Darryl Hooker, co-head of EBS BrokerTec Markets, an online platform for trading foreign exchange and bonds, says one of London’s great appeals for traders globally is its time zone, which overlaps with those of Asia and the Americas. “Far and away the biggest trading in the renminbi is in the London crossover,” Hooker says, referring to the three-hour period from 7 to 10 a.m. London time and 3 to 6 p.m. Hong Kong time, when both markets are open. “We’re responsible for about 60 percent of the spot market in CNH,” he adds, using the designation for the offshore renminbi. The onshore renminbi, which cannot legally be traded outside of China, is labeled CNY.

“I think it’s China’s ambition to have London as its major trading center because it is where the bulk of euros, yen and Swiss francs are already traded,” Hooker says. “So it’s natural the renminbi will be heavily traded in London, and that’s something the Chinese are comfortable with.”

London already accounts for about 40 percent of global trade in foreign exchange, according to the Bank for International Settlements, and the embrace of the renminbi is designed maintain that leading position as international use of the Chinese currency expands. Five major Chinese banks now have operations in London, and two more are on their way to being established, according to the City of London’s Boleat.

According to the banking network SWIFT, the renminbi in August became the world’s fourth-largest payments currency, behind the dollar, euro and British pound. The Chinese currency overtook the Japanese yen and accounted for 2.79 percent of global payments that month. As recently as August 2012, it was a lowly 12th place in terms of global payments, SWIFT said.

The International Monetary Fund is expected to decide as early as November whether to include the renminbi in its Special Drawing Rights currency basket. Beijing has been opening up its financial markets and taking other measures, including a surprise shift in August in its method of calculating the renminbi’s daily fixing, to achieve SDR status and promote the unit as a world reserve currency.

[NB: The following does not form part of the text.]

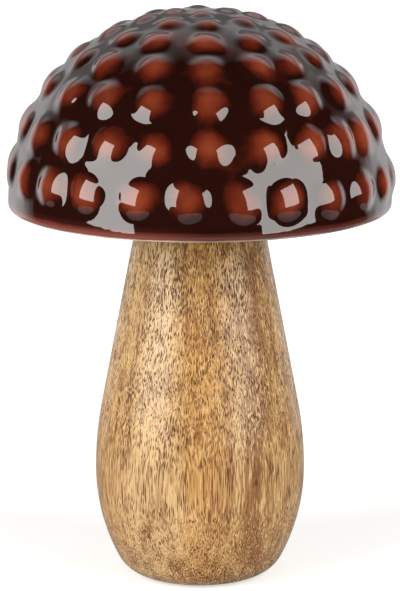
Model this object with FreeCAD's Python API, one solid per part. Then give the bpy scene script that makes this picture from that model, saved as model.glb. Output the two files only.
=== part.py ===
"""Mushroom ornament: a glazed ceramic cap, covered in rings of round studs, on a turned wooden stem.

Millimetres, +Z up.  The origin is the centre of the stem's flat base, where the ornament stands,
and the stem, the fixings and the cap share the Z axis.  Azimuth 0 is the front, -Y, and azimuths
grow towards +X.  Each function that PIECES names makes one piece as one solid.
"""
import FreeCAD
import Part
import math
import os

Vector = FreeCAD.Vector
UP = Vector(0, 0, 1)
ORIGIN = Vector(0, 0, 0)

# Stem, turned from one block: a flat base, a rounded corner, a full belly and a straight taper.
STEM_HEIGHT = 172.0
STEM_TOP_RADIUS = 11.4
STEM_TOP_CHAMFER = 0.8
BELLY_RADIUS = 35.2
BELLY_HEIGHT = 36.0
BASE_CORNER_RADIUS = 11.0
LOWER_BELLY_ARC_RADIUS = 65.0
UPPER_BELLY_ARC_RADIUS = 120.0

# Cap, a thick round bowl turned upside down over the top of the stem.
CAP_RADIUS = 63.6
CAP_WALL = 4.0
LIP_CHAMFER = 1.2
LIP_DROP = 2.0
INSIDE_BANDS = 6
BOSS_LENGTH = 13.0
BOSS_TIP_RADIUS = 10.5
BOSS_ROOT_RADIUS = 14.0

# Studs on the cap, each a slice of a ball.
STUD_FOOT_RADIUS = 7.2
STUD_HEIGHT = 1.8
STUD_ROOT_DEPTH = 1.0
# The studs stand in rings.  Each table has one entry for each ring, from the rim to the top: the
# angle down from the top, how far the ring leans down towards +X, the share of the full stud
# size, the azimuths of the hand-spaced front studs, and how many more close the ring.
FULL_TURN_ANGLE = 360
RING_ANGLES = (80.0, 65.3, 51.2, 38.9, 27.7, 16.9, 8.0)
RING_LEAN_ANGLES = (1.4, 0.0, 0.0, 0.0, 0.0, 0.0, 0.0)
RING_SIZE_SHARES = (1.0, 1.0, 0.95, 0.86, 0.83, 0.76, 0.61)
RING_FRONT_ANGLES = (
    (-65, -49, -35, -18, -3, 12, 26, 41, 56, 72),
    (-64, -46, -30, -13, 3, 21, 37, 51, 64, 79),
    (-79, -57, -37, -18, 3, 25, 42, 62, 80),
    (-70, -48, -22, 3, 27, 45, 68, 84),
    (-54, -28, 4, 34, 65),
    (-33, 8, 53),
    (5,),
)
RING_BACK_COUNTS = (14, 13, 9, 8, 7, 5, 3)

# Fixings: a stud bolt holds the cap down on a soft washer.  One end is screwed into the wood and
# the other into a threaded insert, which is cemented into the cap.
BOLT_RADIUS = 3.0
BOLT_LENGTH_IN_STEM = 36.0
BOLT_LENGTH_IN_INSERT = 10.0
BOLT_END_CHAMFER = 0.6
INSERT_RADIUS = 5.0
INSERT_LENGTH = 11.0
WASHER_RADIUS = 9.5
WASHER_THICKNESS = 2.0
WASHER_BORE_CLEARANCE = 0.4
THREAD_CLEARANCE = 0.1
CEMENT_GAP = 0.15
HOLE_END_CLEARANCE = 0.5
CUT_OVERRUN = 1.0

# Heights that follow from the sizes above.
BOSS_TIP_HEIGHT = STEM_HEIGHT + WASHER_THICKNESS
CAP_INSIDE_RADIUS = CAP_RADIUS - CAP_WALL
CAP_CENTRE_HEIGHT = BOSS_TIP_HEIGHT + BOSS_LENGTH - CAP_INSIDE_RADIUS


def at(radius, height):
    """A point of an outline that is turned about the Z axis."""
    return Vector(radius, 0, height)


def on_circle(centre, radius, angle):
    """The point of a circle in the XZ plane at an angle above its +X side."""
    return centre + at(radius * math.cos(angle), radius * math.sin(angle))


def arc(centre, radius, start, end):
    """An arc of a circle in the XZ plane from one angle to another."""
    ends = on_circle(centre, radius, start), on_circle(centre, radius, end)
    middle = on_circle(centre, radius, (start + end) / 2)
    return Part.Arc(ends[0], middle, ends[1]).toShape()


def lines(*points):
    """Straight edges from each point to the next."""
    return [Part.LineSegment(a, b).toShape() for a, b in zip(points, points[1:])]


def turned(edges):
    """The solid that a closed outline sweeps about the Z axis."""
    return Part.Face(Part.Wire(edges)).revolve(ORIGIN, UP, FULL_TURN_ANGLE)


def rod(radius, bottom, top):
    """An upright round bar on the Z axis."""
    return Part.makeCylinder(radius, top - bottom, at(0, bottom))


def make_stem():
    """The wooden stem, whose belly arcs run smoothly into the base corner and the taper."""
    lower_centre = at(BELLY_RADIUS - LOWER_BELLY_ARC_RADIUS, BELLY_HEIGHT)
    upper_centre = at(BELLY_RADIUS - UPPER_BELLY_ARC_RADIUS, BELLY_HEIGHT)
    centres_apart = LOWER_BELLY_ARC_RADIUS - BASE_CORNER_RADIUS
    corner_end = -math.asin((BELLY_HEIGHT - BASE_CORNER_RADIUS) / centres_apart)
    corner_centre = on_circle(lower_centre, centres_apart, corner_end)
    base_edge = at(corner_centre.x, 0)
    shoulder = at(STEM_TOP_RADIUS, STEM_HEIGHT - STEM_TOP_CHAMFER)
    reach = shoulder - upper_centre
    taper_start = math.atan2(reach.z, reach.x) - math.acos(UPPER_BELLY_ARC_RADIUS / reach.Length)
    edges = [
        arc(corner_centre, BASE_CORNER_RADIUS, -math.pi / 2, corner_end),
        arc(lower_centre, LOWER_BELLY_ARC_RADIUS, corner_end, 0),
        arc(upper_centre, UPPER_BELLY_ARC_RADIUS, 0, taper_start),
    ]
    taper_foot = on_circle(upper_centre, UPPER_BELLY_ARC_RADIUS, taper_start)
    top_edge = at(STEM_TOP_RADIUS - STEM_TOP_CHAMFER, STEM_HEIGHT)
    edges += lines(taper_foot, shoulder, top_edge, at(0, STEM_HEIGHT), ORIGIN, base_edge)
    pilot_bottom = STEM_HEIGHT - BOLT_LENGTH_IN_STEM - HOLE_END_CLEARANCE
    pilot = rod(BOLT_RADIUS + THREAD_CLEARANCE, pilot_bottom, STEM_HEIGHT + CUT_OVERRUN)
    return turned(edges).cut(pilot)


def make_bowl():
    """The plain cap: a round outside, a chamfered lip and a smooth hidden inside in bands."""
    centre = at(0, CAP_CENTRE_HEIGHT)
    lip_height = CAP_CENTRE_HEIGHT - LIP_DROP
    side_height = lip_height + LIP_CHAMFER
    inside = [
        on_circle(centre, CAP_INSIDE_RADIUS, math.pi / 2 * band / INSIDE_BANDS)
        for band in range(INSIDE_BANDS + 1)
    ]
    edges = [arc(centre, CAP_RADIUS, math.pi / 2, 0)]
    edges += lines(
        at(CAP_RADIUS, CAP_CENTRE_HEIGHT),
        at(CAP_RADIUS, side_height),
        at(CAP_RADIUS - LIP_CHAMFER, lip_height),
        at(CAP_INSIDE_RADIUS + LIP_CHAMFER, lip_height),
        at(CAP_INSIDE_RADIUS, side_height),
        *inside,
        at(0, CAP_CENTRE_HEIGHT + CAP_RADIUS),
    )
    return turned(edges)


def make_boss():
    """The short tapered boss under the crown, whose root lies within the bowl's wall."""
    length = BOSS_LENGTH + CAP_WALL / 2
    return Part.makeCone(BOSS_TIP_RADIUS, BOSS_ROOT_RADIUS, length, at(0, BOSS_TIP_HEIGHT))


def make_stud(share):
    """One stud at a share of the full size, standing on a bowl whose centre is the origin."""
    foot_radius = STUD_FOOT_RADIUS * share
    foot_height = math.sqrt(CAP_RADIUS ** 2 - foot_radius ** 2)
    top = CAP_RADIUS + STUD_HEIGHT * share
    rise = top - foot_height
    ball_radius = (foot_radius ** 2 + rise ** 2) / (2 * rise)
    ball = Part.makeSphere(ball_radius, at(0, top - ball_radius), Vector(0, -1, 0))
    return ball.common(rod(ball_radius, foot_height - STUD_ROOT_DEPTH, top + CUT_OVERRUN))


def ring_azimuths(front, back_count):
    """The front azimuths as given, and the rest evenly spaced round the back."""
    gap = (front[0] + FULL_TURN_ANGLE - front[-1]) / (back_count + 1)
    return [*front, *(front[-1] + gap * (k + 1) for k in range(back_count))]


def make_studs():
    """Every stud in its place on the cap."""
    rings = zip(
        RING_ANGLES, RING_LEAN_ANGLES, RING_SIZE_SHARES, RING_FRONT_ANGLES, RING_BACK_COUNTS
    )
    studs = []
    for down, lean, share, front, back_count in rings:
        stud = make_stud(share)
        for azimuth in ring_azimuths(front, back_count):
            tilt = down + lean * math.sin(math.radians(azimuth))
            aside = FreeCAD.Rotation(UP, azimuth - FULL_TURN_ANGLE / 4)
            turn = aside * FreeCAD.Rotation(Vector(0, 1, 0), tilt)
            place = FreeCAD.Placement(at(0, CAP_CENTRE_HEIGHT), turn)
            studs.append(stud.transformed(place.toMatrix()))
    return Part.makeCompound(studs)


def make_cap_shell():
    """The ceramic cap: bowl, studs and boss in one piece, with a blind hole for the insert."""
    hole_top = BOSS_TIP_HEIGHT + INSERT_LENGTH + HOLE_END_CLEARANCE
    hole = rod(INSERT_RADIUS + CEMENT_GAP, BOSS_TIP_HEIGHT - CUT_OVERRUN, hole_top)
    return make_bowl().fuse(make_boss()).cut(hole).fuse(make_studs())


def make_thread_insert():
    """The brass insert, flush with the tip of the boss."""
    top = BOSS_TIP_HEIGHT + INSERT_LENGTH
    bore = rod(BOLT_RADIUS + THREAD_CLEARANCE, BOSS_TIP_HEIGHT - CUT_OVERRUN, top + CUT_OVERRUN)
    return rod(INSERT_RADIUS, BOSS_TIP_HEIGHT, top).cut(bore)


def make_cushion_washer():
    """The soft washer that keeps the hard cap off the wood."""
    bore_radius = BOLT_RADIUS + WASHER_BORE_CLEARANCE
    bore = rod(bore_radius, STEM_HEIGHT - CUT_OVERRUN, BOSS_TIP_HEIGHT + CUT_OVERRUN)
    return rod(WASHER_RADIUS, STEM_HEIGHT, BOSS_TIP_HEIGHT).cut(bore)


def make_stud_bolt():
    """The steel bolt without a head, chamfered at both ends."""
    bottom = STEM_HEIGHT - BOLT_LENGTH_IN_STEM
    top = BOSS_TIP_HEIGHT + BOLT_LENGTH_IN_INSERT
    end_radius = BOLT_RADIUS - BOLT_END_CHAMFER
    edges = lines(
        at(0, bottom),
        at(end_radius, bottom),
        at(BOLT_RADIUS, bottom + BOLT_END_CHAMFER),
        at(BOLT_RADIUS, top - BOLT_END_CHAMFER),
        at(end_radius, top),
        at(0, top),
        at(0, bottom),
    )
    return turned(edges)


PIECES = {
    "stem": make_stem,
    "cap_shell": make_cap_shell,
    "thread_insert": make_thread_insert,
    "cushion_washer": make_cushion_washer,
    "stud_bolt": make_stud_bolt,
}


def main():
    os.makedirs("parts", exist_ok=True)
    for name, make in PIECES.items():
        make().exportStep(os.path.join("parts", name + ".step"))


if __name__ == "__main__":
    main()
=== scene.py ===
"""Mushroom ornament: the looks of a studded, glazed cap on a turned mango-wood stem.

Metres, +Z up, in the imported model's own frame: the origin is the centre of the stem's base, and
-Y is the front.  Azimuth 0 is the front, and azimuths grow towards +X.
"""
import math

import bmesh
import bpy
from bpy.props import FloatProperty, FloatVectorProperty, IntProperty, PointerProperty
from bpy.types import NodeSocket, Operator, Panel, PropertyGroup
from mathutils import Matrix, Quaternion, Vector


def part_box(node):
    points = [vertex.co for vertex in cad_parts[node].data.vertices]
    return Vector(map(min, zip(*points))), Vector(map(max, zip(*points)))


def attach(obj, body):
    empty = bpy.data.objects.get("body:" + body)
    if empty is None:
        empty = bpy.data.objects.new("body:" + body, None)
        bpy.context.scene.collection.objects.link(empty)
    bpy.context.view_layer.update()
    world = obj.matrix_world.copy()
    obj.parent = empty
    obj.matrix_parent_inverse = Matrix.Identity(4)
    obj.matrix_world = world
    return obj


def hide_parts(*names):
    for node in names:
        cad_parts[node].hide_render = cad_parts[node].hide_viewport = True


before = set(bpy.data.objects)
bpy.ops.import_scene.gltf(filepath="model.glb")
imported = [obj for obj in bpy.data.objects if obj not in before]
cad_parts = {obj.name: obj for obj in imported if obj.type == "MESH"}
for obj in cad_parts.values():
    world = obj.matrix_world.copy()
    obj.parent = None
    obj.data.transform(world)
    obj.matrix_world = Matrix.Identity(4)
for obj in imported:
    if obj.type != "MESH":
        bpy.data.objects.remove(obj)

bl_info = {
    "name": "Mushroom Ornament",
    "version": (1, 0, 0),
    "blender": (4, 5, 0),
    "location": "View3D > Sidebar > Mushroom",
    "description": "Makes a mushroom ornament with a studded glazed cap on a turned wooden stem",
    "category": "Add Mesh",
}

MM = 0.001
BODY = "root"

# Too short to see: places that differ by less count as the same.
HAIR = 0.01 * MM

# Turns in degrees, the unit of the angles of the outlines and the rings.
QUARTER_TURN, HALF_TURN, FULL_TURN = 90, 180, 360

# The frame's own sizes: the lowest and highest corners of the pieces.
STEM_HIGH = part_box("stem")[1]
CAP_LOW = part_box("cap_shell")[0]
WASHER_LOW, WASHER_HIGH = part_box("cushion_washer")
INSERT_LOW, INSERT_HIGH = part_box("thread_insert")
BOLT_LOW, BOLT_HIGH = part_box("stud_bolt")

# The studs stand in rings.  Each table has one entry for each ring, from the rim to the top: the
# angle down from the top, how far the ring leans down towards +X, the share of the full stud
# size, the azimuths of the front studs, listed one by one, and how many more close the ring.
RING_ANGLES = (80.0, 65.3, 51.2, 38.9, 27.7, 16.9, 8.0)
RING_LEAN_ANGLES = (1.4, 0.0, 0.0, 0.0, 0.0, 0.0, 0.0)
RING_SIZE_SHARES = (1.0, 1.0, 0.95, 0.86, 0.83, 0.76, 0.61)
RING_FRONT_ANGLES = (
    (-65, -49, -35, -18, -3, 12, 26, 41, 56, 72),
    (-64, -46, -30, -13, 3, 21, 37, 51, 64, 79),
    (-79, -57, -37, -18, 3, 25, 42, 62, 80),
    (-70, -48, -22, 3, 27, 45, 68, 84),
    (-54, -28, 4, 34, 65),
    (-33, 8, 53),
    (5,),
)
RING_BACK_COUNTS = (14, 13, 9, 8, 7, 5, 3)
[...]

The renminbi “is ticking all the right boxes to be included in the Special Drawing Rights,” Paul Mackel, head of Asia-Pacific FX research at HSBC in Hong Kong, wrote in a client note this week. Such a move would not have a big impact on central bank reserve holdings immediately, he added, but “confidence in the renminbi and, hence, voluntary reserve diversification flows into China could rise with endorsement of SDR inclusion.”